On April 19, CEO Jim Cantalupo died of a heart attack. The board smoothly handed the reins to president Charlie Bell, 43, but two weeks later the Aussie was diagnosed with colorectal cancer and underwent surgery. (Bell, who has remained CEO, said on May 10 that he was "recovering nicely.") In both cases the company has received high marks from investors for addressing the situation quickly.
But the double blow does raise good questions: Just how much should a company--especially one as large as McDonald's--know about its chief's health, and how much should it tell shareholders and employees? We expect our nation's leaders to get regular physicals--should we expect the same of our corporate bosses?
While executive-health programs like that offered by the Mayo Clinic have boosted enrollments over the past few years, only 22% of companies sponsor annual physicals for execs, according to a 2003 survey by the American Management Association. For some, that's not enough. "The board is responsible for understanding everything there is to know about any factor affecting the CEO's ability to handle or even stay in the job, and failure to do so is a violation of their duty as fiduciaries," says Nell Minow of the Corporate Library, a corporate-governance watchdog. "This is a wake-up call for every corporate-governance committee," adds Bruce Ellig, former VP of HR at Pfizer.

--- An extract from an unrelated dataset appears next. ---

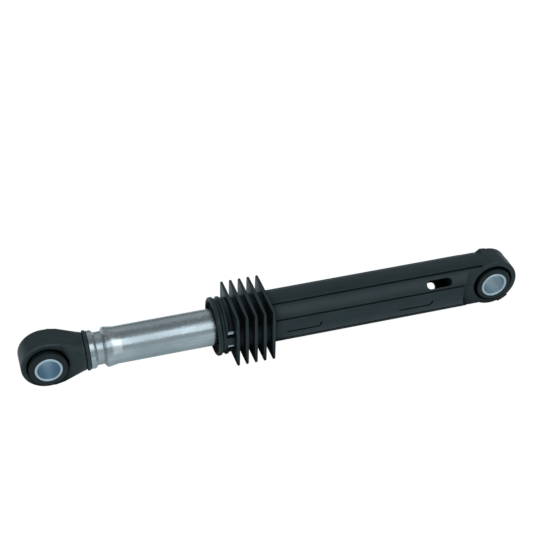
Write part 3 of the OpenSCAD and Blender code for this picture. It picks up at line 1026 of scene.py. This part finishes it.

Unfortunately, there isn't a standard playbook to follow when the boss gets sick. When Tenneco CEO Mike Walsh learned he had a brain tumor in January 1993, he held a press conference the very next day. That same week Reginald Lewis, chairman of privately held TLC Beatrice, died the day after the company finally announced he had a brain tumor and had lapsed into a coma.
While the Americans With Disabilities Act prohibits employers from asking about a candidate's medical history, once a job offer has been made, the company may insist on a physical. Current employees, like Bell, may be asked only job-related questions. (McDonald's has said that Bell was not aware he had cancer when he took the job, although he had reportedly been feeling ill since late February.)
More often than not, "boards just don't bring [health issues] up," says longtime CEO headhunter Tom Neff. Nina Dixon, who serves on three boards, says that in the CEO searches she has conducted, "We assumed that if they looked healthy, they were."
In the end, given the limits of the law, boards and shareholders are dependent on executives' being honest about their health. You may not be able to ask, but you'd better hope your CEO is willing to tell.